Concerning the importance of elites in democratic transition, Levitsky and Way opt for a hedged position. On one hand, they find leadership is often overvalued, with structural realities more likely to drive leadership decisions. However, on the other hand, they find imposed, top-down transitions may be more likely to yield stable democracies. Clearly, in such a scenario – as was the case with Ghana under Jerry Rawlings – leadership plays a pivotal role.

Then, there are also the cases of elite defection, as seen in the run-up to Ukraine’s Orange Revolution. Though commonly billed as a victory engineered from below with strong external support, Levitsky and Way argue it is better understood as a case of limited organizational power within the authoritarian state and party structure – ultimately encouraging elite defection in the defense of elite interests.

Applying the model to Burma

First, it must be understood that this year’s by-elections, dominated by the opposition National League for Democracy (NLD), are of little indication of the state’s ability to alter the playing field. In fact, the argument can be made that it was in the state’s interest to ensure an opposition victory, gaining international standing while forfeiting little power. In the by-elections, the state opted not to employ its full coercive force, as other priorities than winning the election predominated.

Not only does Burma’s geographic location portend low linkage and a reduced probability for democratization, but of the four critical indicators of linkage employed by Levitsky and Way, Burma stands exceptionally weak. These indicators are: 1) economic ties to North America and the European Union 2) social ties with the same 3) Internet and telephonic communication, and 4) membership within a North American or European economic and/or security pact.

Where Burma does enjoy high linkage is in the person of opposition leader Aung San Suu Kyi. That linkage, however, is not shared by a large percentage of Burma’s governing class, mitigating any corresponding strength to be found in leverage exploiting strong linkage. It is a finding that calls into question past, and to a degree present, American and European policy trajectories regarding Burma.

Nevertheless, with changes introduced by the Thein Sein government, providing possibility for more linkage through more channels, combined with at least a tepid response from Washington and European capitals, linkage can be expected to modestly increase. Any democratic benefit from this increase, though, will take time to manifest. 

Generally weak linkage across the board thus serves to further highlight the importance of domestic factors in Burmese politics. This should come as little surprise, as it was the domestic theatre that played the dominant role from authoritarianism to competitive authoritarianism.

Looking at organizational scope and cohesion of the state and ruling party, Levitsky and Way’s model equates to a ranking for Burma of medium to medium-high. However, this apparent strength of the ruling apparatus comes with major question marks surrounding party and state cohesion. Is the Union Solidarity and Development Party (USDP) overly reliant on patronage? Will the state maintain the same level of cohesion as younger generations come to the fore in positions of both political and military leadership?

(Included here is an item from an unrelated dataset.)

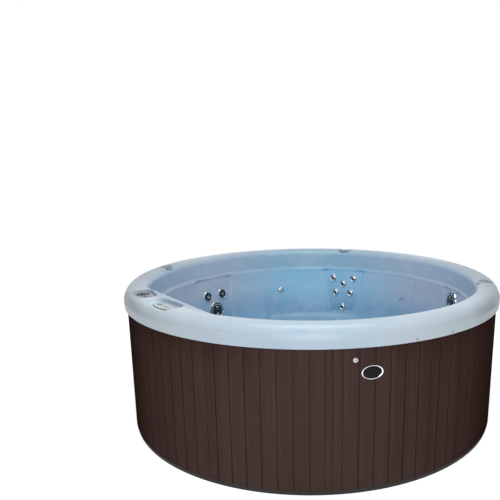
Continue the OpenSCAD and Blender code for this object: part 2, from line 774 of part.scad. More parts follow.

Fronted by Aung San Suu Kyi, the NLD’s belated decision to join the government offers possibilities previously remote at best. For starters, to what extent will the main opposition party be deemed as challenging from within, as opposed to a previous posturing of looking to overthrow the state? It is a change in perspective that could assist in gaining elite defections, or even the formation of a new political bloc bringing together previously quarrelsome elites in common interest.

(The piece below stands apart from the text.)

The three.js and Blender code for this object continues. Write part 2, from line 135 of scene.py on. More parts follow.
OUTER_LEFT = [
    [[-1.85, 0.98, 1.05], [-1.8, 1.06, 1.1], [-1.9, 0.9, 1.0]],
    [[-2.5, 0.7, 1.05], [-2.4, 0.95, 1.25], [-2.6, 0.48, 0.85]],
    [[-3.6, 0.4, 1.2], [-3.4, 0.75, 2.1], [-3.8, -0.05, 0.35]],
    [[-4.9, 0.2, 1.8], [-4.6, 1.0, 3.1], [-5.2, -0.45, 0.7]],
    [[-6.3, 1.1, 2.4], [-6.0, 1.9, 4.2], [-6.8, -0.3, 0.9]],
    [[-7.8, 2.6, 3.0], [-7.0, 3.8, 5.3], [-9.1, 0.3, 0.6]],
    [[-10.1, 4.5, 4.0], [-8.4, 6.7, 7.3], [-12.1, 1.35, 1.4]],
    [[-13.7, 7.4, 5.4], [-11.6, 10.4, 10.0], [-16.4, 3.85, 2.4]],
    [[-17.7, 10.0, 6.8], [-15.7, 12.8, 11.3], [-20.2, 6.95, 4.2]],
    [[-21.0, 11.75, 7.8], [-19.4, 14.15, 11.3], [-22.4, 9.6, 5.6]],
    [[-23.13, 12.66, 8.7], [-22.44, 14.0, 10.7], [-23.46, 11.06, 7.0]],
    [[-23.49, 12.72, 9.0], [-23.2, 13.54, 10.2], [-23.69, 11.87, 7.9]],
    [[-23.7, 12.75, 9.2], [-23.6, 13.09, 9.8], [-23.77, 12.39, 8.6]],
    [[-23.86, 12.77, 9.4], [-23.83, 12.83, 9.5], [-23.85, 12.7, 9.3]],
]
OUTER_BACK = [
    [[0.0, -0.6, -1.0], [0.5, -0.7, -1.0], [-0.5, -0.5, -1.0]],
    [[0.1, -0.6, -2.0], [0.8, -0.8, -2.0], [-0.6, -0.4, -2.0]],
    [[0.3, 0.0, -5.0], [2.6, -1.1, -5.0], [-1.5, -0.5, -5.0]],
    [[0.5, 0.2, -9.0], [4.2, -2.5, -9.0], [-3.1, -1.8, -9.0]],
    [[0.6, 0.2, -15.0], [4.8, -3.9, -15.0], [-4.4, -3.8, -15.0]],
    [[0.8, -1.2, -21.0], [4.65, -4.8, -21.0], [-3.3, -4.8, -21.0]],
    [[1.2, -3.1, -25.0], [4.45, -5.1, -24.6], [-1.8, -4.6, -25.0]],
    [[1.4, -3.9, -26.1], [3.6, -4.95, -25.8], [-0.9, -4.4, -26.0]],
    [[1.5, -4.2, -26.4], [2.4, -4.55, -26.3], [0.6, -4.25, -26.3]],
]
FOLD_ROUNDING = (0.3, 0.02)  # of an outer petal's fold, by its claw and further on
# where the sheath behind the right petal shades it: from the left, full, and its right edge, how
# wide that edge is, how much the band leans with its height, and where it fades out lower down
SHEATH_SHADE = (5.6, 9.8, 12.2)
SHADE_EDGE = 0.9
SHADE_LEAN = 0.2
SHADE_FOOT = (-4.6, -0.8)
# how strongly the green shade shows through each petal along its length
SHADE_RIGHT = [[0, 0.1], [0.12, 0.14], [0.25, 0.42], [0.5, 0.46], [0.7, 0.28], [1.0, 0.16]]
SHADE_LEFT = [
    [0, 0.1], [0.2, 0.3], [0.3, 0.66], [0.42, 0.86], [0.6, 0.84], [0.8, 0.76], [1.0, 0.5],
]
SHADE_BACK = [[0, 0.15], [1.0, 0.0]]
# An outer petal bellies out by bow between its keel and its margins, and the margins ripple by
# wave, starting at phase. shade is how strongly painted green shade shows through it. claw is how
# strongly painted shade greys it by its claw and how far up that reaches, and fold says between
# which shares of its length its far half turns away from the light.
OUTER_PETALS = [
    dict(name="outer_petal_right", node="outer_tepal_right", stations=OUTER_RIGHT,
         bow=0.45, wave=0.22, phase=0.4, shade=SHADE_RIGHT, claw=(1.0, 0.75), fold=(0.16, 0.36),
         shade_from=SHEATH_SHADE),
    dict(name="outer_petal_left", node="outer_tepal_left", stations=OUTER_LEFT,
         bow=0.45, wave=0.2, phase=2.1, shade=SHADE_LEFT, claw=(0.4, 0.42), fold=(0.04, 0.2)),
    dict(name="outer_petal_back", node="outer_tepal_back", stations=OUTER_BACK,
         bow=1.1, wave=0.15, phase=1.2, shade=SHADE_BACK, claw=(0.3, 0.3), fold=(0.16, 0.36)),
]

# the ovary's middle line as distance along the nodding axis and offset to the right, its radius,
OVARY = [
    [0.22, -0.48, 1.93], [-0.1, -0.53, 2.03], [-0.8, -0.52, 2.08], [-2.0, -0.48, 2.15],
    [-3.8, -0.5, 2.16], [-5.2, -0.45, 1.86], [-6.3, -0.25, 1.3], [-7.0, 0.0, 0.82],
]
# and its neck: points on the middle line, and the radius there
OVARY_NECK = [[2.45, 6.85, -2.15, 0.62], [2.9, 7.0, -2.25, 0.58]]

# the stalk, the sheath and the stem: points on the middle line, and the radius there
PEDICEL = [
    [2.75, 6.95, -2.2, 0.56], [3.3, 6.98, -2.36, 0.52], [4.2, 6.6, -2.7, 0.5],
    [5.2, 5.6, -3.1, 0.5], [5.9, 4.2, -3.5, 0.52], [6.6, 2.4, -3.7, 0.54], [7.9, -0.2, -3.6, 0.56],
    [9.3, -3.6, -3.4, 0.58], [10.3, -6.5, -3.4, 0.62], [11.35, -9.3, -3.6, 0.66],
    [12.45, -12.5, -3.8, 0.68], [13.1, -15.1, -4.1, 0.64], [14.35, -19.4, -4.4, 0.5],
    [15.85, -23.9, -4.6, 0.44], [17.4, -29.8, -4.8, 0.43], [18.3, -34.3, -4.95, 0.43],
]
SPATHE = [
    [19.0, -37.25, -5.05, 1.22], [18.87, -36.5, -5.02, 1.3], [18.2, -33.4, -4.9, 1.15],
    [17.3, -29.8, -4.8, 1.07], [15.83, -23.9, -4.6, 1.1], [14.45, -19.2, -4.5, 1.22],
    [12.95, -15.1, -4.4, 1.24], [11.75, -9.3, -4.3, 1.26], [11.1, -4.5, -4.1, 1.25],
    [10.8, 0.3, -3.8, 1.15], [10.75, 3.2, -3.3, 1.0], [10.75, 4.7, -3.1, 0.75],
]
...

However, keeping in mind the findings of Levitsky and Way, it can be expected that the social, economic and physical violence experienced for decades in many peripheral regions of the state will prove problematic in pursuit of democracy.

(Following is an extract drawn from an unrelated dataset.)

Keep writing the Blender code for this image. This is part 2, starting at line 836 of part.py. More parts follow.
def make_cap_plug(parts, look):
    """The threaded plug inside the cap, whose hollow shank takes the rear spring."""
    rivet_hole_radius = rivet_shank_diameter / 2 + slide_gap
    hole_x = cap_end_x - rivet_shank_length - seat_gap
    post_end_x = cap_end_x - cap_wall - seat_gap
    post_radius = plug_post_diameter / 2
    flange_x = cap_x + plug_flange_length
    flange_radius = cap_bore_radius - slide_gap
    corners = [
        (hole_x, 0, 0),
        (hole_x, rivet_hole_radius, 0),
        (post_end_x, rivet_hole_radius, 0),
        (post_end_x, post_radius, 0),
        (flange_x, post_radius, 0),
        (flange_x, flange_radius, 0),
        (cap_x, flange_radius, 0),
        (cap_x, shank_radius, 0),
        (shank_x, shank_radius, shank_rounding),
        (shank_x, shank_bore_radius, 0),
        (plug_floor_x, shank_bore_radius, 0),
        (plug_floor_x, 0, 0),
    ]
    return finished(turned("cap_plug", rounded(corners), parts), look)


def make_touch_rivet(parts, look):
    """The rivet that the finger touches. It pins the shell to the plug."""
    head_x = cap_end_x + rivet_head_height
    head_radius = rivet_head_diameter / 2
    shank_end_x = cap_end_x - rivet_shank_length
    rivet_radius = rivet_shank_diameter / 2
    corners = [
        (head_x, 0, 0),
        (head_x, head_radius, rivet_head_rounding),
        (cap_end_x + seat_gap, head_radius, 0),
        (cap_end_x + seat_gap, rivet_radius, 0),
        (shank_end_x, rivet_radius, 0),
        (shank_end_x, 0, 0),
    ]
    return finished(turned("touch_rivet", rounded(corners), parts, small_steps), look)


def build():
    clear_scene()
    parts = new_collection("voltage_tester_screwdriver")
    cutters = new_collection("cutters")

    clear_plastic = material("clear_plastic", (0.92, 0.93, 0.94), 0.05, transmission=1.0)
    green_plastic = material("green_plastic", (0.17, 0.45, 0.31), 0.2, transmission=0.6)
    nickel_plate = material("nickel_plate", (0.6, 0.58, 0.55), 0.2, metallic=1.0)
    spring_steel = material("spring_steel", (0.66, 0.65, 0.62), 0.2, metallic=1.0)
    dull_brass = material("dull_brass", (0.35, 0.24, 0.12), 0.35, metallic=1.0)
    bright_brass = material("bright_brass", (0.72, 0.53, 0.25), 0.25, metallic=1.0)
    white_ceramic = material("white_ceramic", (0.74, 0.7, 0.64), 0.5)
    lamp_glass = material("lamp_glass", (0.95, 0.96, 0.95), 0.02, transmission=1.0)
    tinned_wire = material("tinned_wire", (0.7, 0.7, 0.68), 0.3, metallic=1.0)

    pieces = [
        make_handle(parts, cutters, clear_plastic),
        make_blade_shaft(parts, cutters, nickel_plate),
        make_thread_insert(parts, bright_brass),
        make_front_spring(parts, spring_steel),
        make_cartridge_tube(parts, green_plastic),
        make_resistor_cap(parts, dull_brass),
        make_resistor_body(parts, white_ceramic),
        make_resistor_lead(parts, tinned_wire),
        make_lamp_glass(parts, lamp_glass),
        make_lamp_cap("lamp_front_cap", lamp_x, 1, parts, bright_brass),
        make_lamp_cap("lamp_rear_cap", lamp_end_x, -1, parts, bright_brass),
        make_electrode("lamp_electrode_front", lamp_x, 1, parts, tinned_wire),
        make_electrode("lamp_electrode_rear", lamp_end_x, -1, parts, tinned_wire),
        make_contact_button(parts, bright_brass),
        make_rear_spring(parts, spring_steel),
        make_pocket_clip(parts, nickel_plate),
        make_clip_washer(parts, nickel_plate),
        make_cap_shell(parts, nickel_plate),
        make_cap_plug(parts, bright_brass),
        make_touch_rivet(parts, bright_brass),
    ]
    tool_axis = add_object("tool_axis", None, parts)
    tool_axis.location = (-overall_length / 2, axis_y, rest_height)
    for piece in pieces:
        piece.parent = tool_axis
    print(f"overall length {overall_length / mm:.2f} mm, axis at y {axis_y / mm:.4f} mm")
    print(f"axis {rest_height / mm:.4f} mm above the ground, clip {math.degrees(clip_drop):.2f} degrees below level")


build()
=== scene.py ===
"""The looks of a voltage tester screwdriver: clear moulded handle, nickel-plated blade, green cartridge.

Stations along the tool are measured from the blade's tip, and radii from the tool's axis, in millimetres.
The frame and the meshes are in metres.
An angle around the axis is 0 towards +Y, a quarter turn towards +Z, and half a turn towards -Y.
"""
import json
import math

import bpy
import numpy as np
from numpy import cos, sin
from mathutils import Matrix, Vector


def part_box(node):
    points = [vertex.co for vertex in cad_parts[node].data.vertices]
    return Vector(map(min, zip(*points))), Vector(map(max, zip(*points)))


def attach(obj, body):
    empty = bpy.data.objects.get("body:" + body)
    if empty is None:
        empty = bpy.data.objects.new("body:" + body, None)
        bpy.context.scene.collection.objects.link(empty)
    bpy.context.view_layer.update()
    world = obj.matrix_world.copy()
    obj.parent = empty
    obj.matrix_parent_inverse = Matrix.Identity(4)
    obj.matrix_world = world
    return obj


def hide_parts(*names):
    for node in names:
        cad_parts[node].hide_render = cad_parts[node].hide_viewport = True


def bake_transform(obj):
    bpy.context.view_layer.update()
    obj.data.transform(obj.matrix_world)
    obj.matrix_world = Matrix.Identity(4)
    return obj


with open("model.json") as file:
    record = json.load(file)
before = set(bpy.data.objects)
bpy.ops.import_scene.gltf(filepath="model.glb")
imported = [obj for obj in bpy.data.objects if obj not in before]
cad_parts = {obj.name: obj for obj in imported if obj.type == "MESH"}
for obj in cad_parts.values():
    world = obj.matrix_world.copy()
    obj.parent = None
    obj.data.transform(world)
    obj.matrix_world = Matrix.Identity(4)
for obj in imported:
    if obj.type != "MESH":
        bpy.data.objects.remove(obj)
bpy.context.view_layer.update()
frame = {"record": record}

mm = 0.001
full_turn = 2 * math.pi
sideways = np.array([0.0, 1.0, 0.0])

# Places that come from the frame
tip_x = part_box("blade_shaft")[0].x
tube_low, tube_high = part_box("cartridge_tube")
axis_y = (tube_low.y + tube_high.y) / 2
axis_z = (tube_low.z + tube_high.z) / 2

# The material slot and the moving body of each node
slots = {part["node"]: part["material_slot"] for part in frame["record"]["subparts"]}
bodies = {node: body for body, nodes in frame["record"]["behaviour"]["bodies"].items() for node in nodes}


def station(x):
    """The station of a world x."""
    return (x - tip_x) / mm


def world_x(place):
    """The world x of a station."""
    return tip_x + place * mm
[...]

This will in turn be compounded by investment from non-Western quarters (termed ‘black knights’ by Levitsky and Way), many of which do not place as much – or the same – emphasis on “full democracy.”  Despite initiatives from Naypyitaw to broaden its options, and the flurry of media coverage surrounding the suspension of the Myitsone Dam project, there is little reason to think that regional powers and groupings will not remain the dominant international players with respect to the Burmese state.

Finally, what can be assessed of the existing uneven playing field? The proliferation of media outlets – publication, radio, broadcast – is and can be expected to be dominated by individuals and companies with government ties. State resources are likely to be unevenly distributed and made available; while low levels of technology and infrastructure, especially outside of urban hubs, offer fertile ground for manipulation.

In the near term then, the dominant variable identified by Levitsky and Way in measuring the durability of competitive authoritarianism in Burma is the organizational and structural cohesion of the ruling government. If it erodes, large-scale political changes could come to the fore.

Core questions for 2015 and beyond

The following are some questions, derived from Levitsky and Way’s work, which will impact the future of competitive authoritarianism in Burma:

  • Can the USDP solidify as a disciplined and institutionalized party, somewhat akin to the birth and maneuverings of United Russia?
  • Will a USDP/military government opt to maximize available coercive power, or will priorities beyond immediate electoral results – as happened in such cases as Mexico and Taiwan – dominate?
  • Should the opposition come to power, will it be able to effectively control the security sector? If not, any accession to power may be more form than function.
  • Should the opposition come to power, how will a shared experience of struggle impact its ability to govern democratically? In short, how deep are the roots of suffering and shared ideology?
  • Will the opposition struggle to keep the wider international community’s interest beyond the formalities of an electoral process, especially as the early uni-polar years of the post-Cold War world recede ever further into history?

While Levitsky and Way’s study of post-Cold War regimes can be of benefit in identifying the potential for political evolution in Burma, as a forecasting mechanism it must continually be revisited. The authors stress that as a predictive tool their model is of cautious utility. This is simply because variables change. Civil societies wax and wane, parties strengthen and weaken, international policies alter and different generations and personages take center stage.

Yet, if we retroactively apply critical indicators identified by Levitsky and Way in the potential for democracy to take root in Burma, it can at least be said that whereas previously there was little to no reason to believe democracy would take root, there is now at least hope.